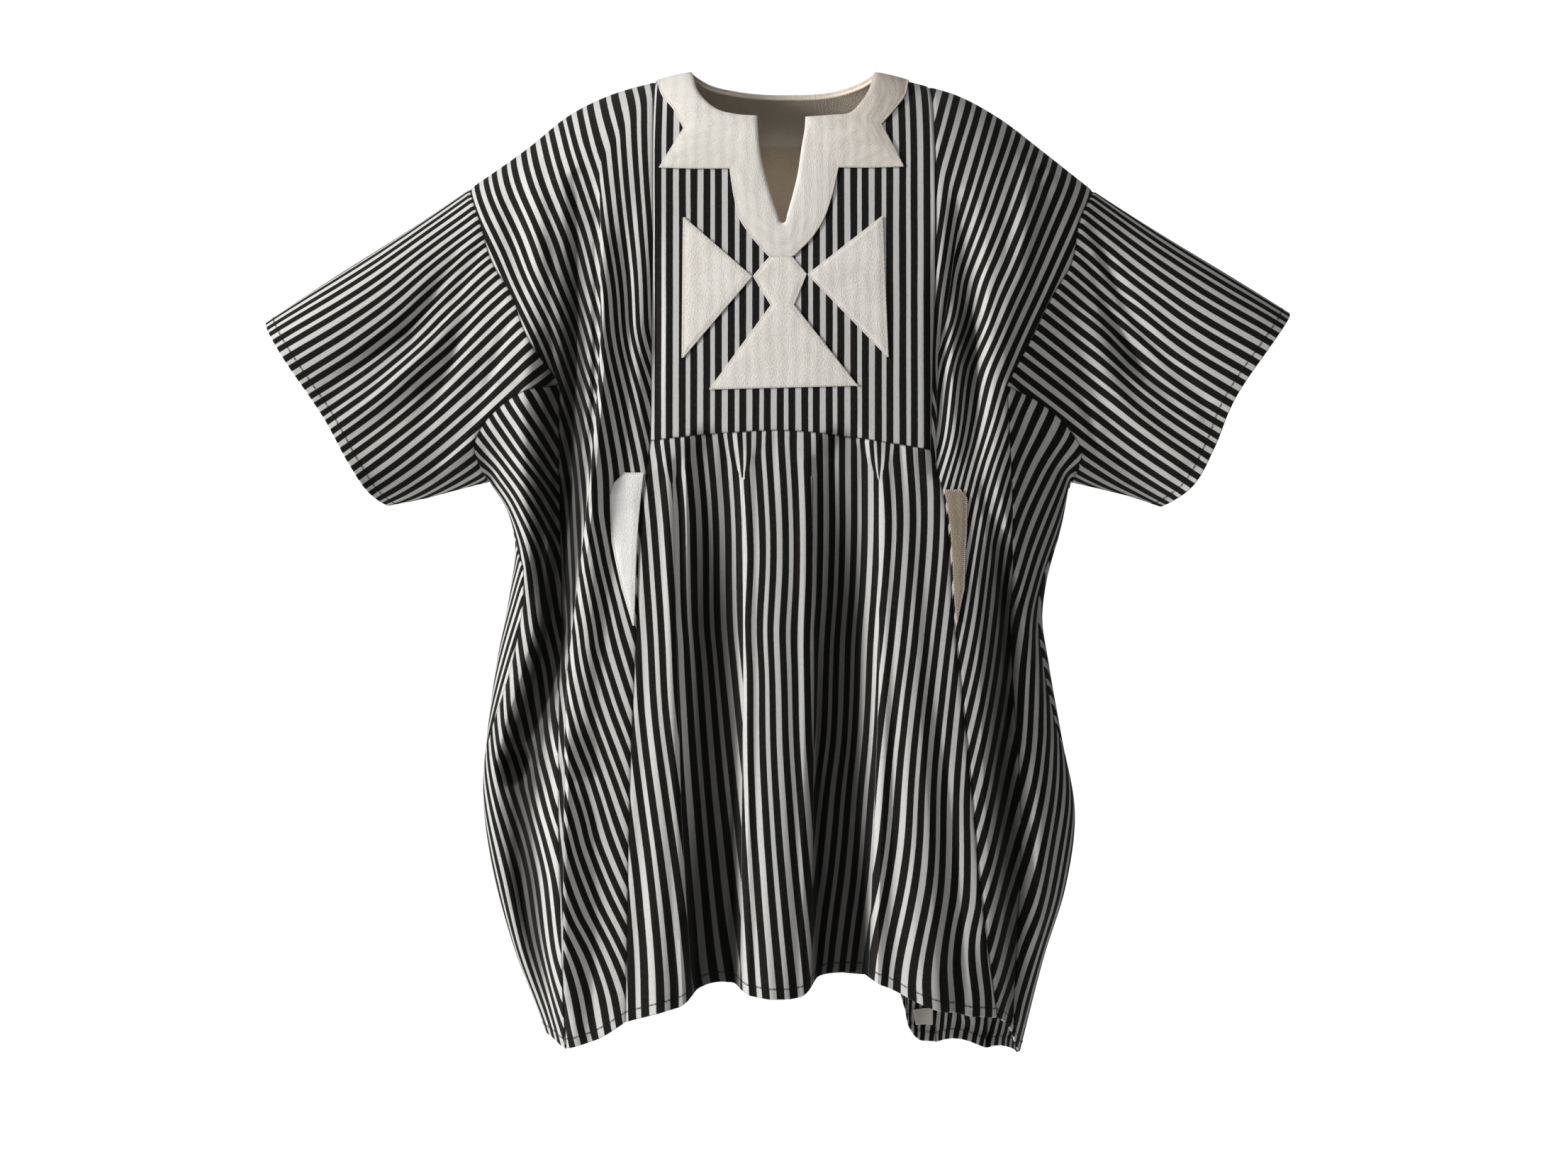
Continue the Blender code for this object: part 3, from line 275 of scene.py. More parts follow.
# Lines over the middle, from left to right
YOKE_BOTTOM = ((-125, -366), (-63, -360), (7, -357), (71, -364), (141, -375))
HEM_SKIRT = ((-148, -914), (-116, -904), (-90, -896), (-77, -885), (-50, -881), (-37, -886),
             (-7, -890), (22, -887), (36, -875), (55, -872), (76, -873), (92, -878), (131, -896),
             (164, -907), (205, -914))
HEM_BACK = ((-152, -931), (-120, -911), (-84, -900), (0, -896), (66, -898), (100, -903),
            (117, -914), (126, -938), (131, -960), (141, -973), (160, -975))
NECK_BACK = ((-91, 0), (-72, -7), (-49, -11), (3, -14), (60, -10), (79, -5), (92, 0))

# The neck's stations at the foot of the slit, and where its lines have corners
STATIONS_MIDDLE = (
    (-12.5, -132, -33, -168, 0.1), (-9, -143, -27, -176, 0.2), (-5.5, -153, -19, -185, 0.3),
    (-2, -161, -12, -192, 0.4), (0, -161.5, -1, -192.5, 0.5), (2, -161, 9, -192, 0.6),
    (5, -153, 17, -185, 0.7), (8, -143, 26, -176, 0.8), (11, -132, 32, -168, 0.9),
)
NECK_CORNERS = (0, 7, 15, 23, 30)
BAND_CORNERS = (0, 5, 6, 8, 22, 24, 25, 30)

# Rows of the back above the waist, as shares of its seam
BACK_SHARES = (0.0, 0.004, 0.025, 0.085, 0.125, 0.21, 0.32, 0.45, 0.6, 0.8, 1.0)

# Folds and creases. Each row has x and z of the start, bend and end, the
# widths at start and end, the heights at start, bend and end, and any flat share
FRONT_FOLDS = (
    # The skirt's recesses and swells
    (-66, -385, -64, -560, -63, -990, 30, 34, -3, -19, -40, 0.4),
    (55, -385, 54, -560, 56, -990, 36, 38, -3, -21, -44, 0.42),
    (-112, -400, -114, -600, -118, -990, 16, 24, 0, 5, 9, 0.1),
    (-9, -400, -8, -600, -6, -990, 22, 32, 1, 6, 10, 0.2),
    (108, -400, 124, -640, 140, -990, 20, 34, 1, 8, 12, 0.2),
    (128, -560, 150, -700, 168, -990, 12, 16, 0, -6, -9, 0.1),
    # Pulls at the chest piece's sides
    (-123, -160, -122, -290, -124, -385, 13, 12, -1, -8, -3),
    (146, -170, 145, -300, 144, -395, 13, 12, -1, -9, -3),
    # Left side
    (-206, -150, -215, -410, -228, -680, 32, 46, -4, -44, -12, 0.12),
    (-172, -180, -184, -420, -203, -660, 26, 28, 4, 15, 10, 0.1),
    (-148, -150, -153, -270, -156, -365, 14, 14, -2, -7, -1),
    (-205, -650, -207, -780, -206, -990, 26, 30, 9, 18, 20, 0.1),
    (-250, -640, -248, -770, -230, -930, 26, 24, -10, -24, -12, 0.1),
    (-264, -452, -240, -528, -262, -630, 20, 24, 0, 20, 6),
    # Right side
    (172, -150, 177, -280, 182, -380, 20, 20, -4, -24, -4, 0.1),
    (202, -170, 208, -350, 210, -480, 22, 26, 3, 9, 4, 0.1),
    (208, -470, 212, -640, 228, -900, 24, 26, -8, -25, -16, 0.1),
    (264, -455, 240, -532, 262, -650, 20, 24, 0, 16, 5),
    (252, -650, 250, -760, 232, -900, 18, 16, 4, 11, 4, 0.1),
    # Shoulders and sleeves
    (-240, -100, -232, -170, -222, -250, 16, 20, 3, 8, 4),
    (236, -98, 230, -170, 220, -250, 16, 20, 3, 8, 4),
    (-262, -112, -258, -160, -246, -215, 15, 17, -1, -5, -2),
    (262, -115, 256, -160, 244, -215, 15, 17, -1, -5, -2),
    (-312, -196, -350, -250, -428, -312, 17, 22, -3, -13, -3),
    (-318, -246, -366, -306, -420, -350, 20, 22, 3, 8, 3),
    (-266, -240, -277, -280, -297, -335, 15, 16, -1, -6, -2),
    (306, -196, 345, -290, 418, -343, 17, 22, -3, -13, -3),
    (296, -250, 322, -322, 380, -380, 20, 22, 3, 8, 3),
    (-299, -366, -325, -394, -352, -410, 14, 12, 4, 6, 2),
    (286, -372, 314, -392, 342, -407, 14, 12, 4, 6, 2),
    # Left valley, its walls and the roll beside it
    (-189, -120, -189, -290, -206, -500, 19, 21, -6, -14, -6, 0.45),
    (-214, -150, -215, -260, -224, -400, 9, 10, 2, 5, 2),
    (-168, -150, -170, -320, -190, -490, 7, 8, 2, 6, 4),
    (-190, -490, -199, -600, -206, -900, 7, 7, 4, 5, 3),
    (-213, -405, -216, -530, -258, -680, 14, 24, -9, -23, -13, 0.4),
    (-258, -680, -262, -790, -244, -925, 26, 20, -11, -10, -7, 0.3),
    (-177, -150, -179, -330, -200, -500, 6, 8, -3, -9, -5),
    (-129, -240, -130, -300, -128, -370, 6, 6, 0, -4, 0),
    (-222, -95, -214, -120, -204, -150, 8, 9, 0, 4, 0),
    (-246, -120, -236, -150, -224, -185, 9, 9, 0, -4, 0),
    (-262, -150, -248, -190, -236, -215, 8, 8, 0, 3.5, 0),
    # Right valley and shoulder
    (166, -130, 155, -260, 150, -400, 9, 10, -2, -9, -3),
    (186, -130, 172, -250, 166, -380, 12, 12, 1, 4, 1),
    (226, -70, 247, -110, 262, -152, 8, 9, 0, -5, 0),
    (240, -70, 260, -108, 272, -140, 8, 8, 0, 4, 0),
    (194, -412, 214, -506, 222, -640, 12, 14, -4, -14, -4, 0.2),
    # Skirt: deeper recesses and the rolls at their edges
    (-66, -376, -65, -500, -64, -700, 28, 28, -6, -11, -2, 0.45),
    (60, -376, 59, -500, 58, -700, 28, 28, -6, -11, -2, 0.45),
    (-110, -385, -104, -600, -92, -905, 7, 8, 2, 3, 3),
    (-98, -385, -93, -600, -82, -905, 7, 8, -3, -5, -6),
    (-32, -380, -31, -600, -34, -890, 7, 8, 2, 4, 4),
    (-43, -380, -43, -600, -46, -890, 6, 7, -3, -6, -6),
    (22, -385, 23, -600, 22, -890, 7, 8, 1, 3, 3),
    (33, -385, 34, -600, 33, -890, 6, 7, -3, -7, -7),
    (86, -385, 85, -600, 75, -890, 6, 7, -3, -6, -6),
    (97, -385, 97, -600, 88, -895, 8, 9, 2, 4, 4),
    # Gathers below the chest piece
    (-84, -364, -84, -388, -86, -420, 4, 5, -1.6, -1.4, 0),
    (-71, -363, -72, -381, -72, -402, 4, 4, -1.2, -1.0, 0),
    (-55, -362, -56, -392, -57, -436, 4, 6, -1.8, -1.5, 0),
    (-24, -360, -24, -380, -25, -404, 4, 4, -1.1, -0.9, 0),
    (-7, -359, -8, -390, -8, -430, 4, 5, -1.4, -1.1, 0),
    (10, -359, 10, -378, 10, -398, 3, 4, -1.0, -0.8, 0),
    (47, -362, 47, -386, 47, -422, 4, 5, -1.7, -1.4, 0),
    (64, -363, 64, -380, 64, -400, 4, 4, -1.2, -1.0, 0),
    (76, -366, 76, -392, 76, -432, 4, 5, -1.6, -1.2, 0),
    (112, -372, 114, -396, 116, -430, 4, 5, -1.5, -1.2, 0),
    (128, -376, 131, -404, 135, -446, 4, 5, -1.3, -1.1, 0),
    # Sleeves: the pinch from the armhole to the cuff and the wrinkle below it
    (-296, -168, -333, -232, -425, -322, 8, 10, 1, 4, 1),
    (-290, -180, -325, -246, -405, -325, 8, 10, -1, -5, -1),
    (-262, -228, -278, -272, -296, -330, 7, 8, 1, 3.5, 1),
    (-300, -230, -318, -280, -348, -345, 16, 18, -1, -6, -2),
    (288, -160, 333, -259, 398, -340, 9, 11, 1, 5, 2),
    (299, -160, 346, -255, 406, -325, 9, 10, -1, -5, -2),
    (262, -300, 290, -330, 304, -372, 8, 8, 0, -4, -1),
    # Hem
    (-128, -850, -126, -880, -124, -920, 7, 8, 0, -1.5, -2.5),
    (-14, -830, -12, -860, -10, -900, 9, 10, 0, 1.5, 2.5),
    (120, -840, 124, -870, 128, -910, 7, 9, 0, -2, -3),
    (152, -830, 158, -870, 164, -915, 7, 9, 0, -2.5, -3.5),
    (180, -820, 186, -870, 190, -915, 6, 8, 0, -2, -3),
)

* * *

* _INSTRUCTIONS FOR THE TASK_
Beginning at the top of the data, please return every line until and including the line containing "(79, -5), (92, 0))", copied exactly, and nothing past it.

* _RESULT FOR THIS EXERCISE_
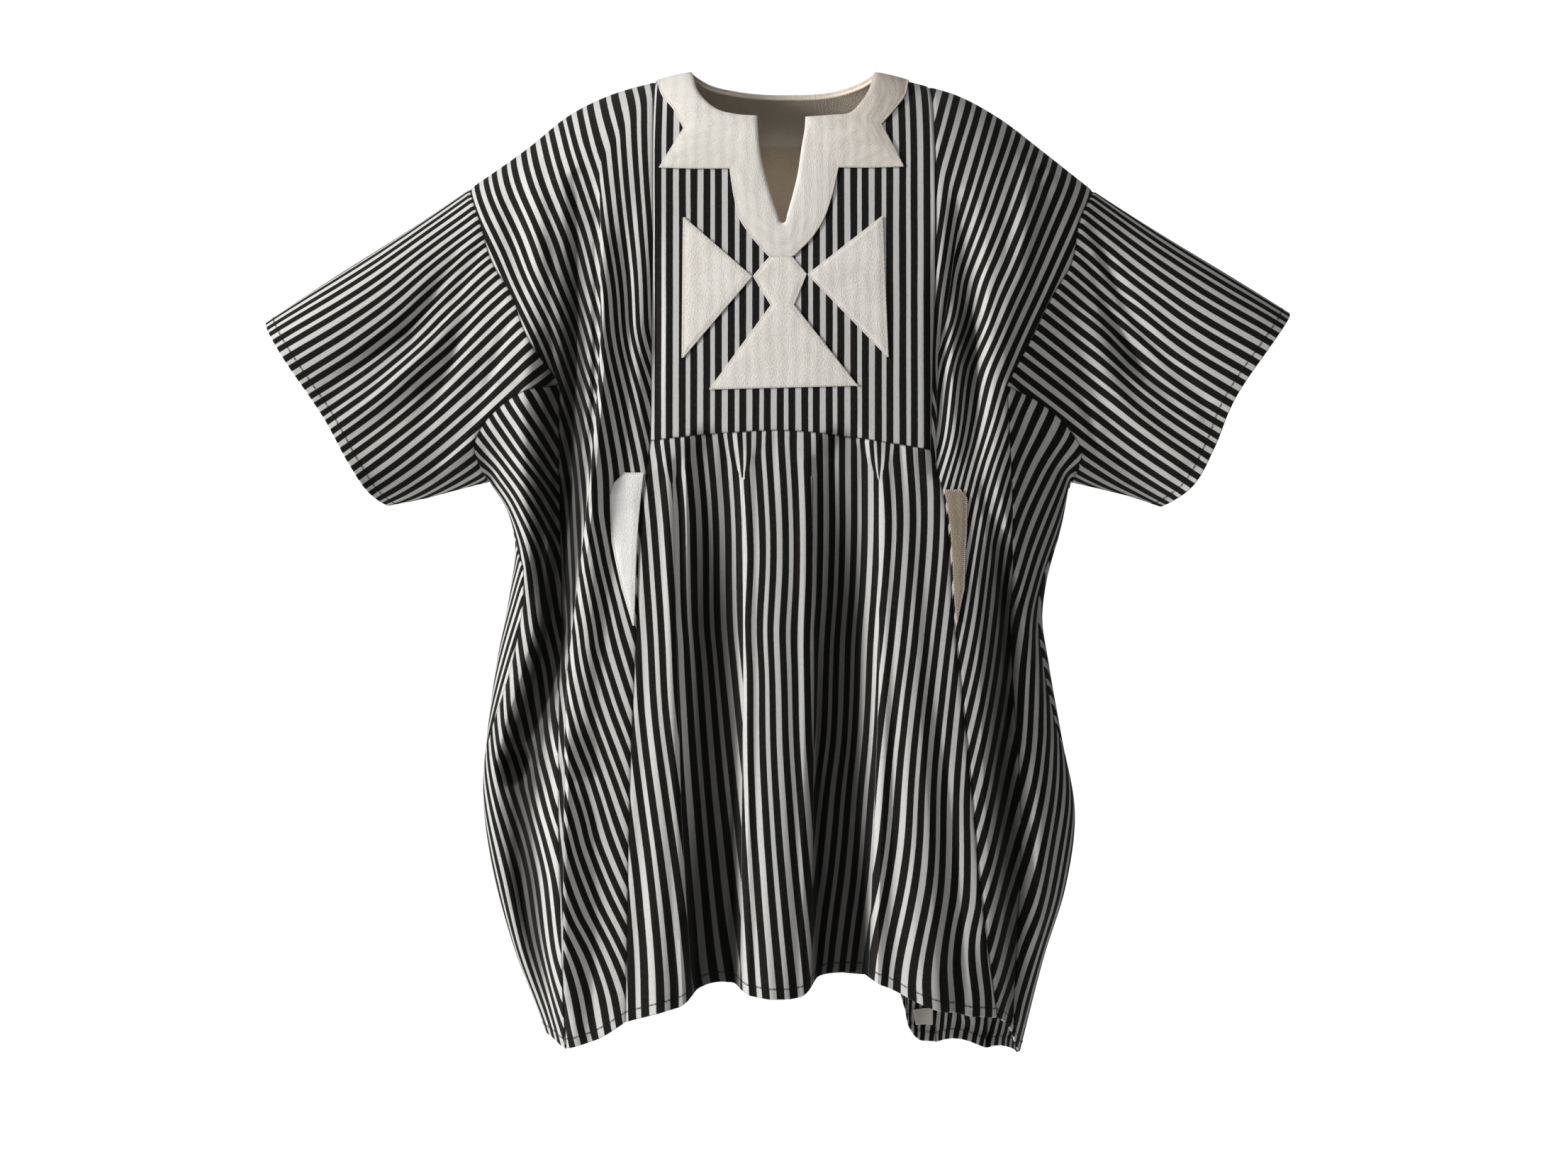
Continue the Blender code for this object: part 3, from line 275 of scene.py. More parts follow.
# Lines over the middle, from left to right
YOKE_BOTTOM = ((-125, -366), (-63, -360), (7, -357), (71, -364), (141, -375))
HEM_SKIRT = ((-148, -914), (-116, -904), (-90, -896), (-77, -885), (-50, -881), (-37, -886),
             (-7, -890), (22, -887), (36, -875), (55, -872), (76, -873), (92, -878), (131, -896),
             (164, -907), (205, -914))
HEM_BACK = ((-152, -931), (-120, -911), (-84, -900), (0, -896), (66, -898), (100, -903),
            (117, -914), (126, -938), (131, -960), (141, -973), (160, -975))
NECK_BACK = ((-91, 0), (-72, -7), (-49, -11), (3, -14), (60, -10), (79, -5), (92, 0))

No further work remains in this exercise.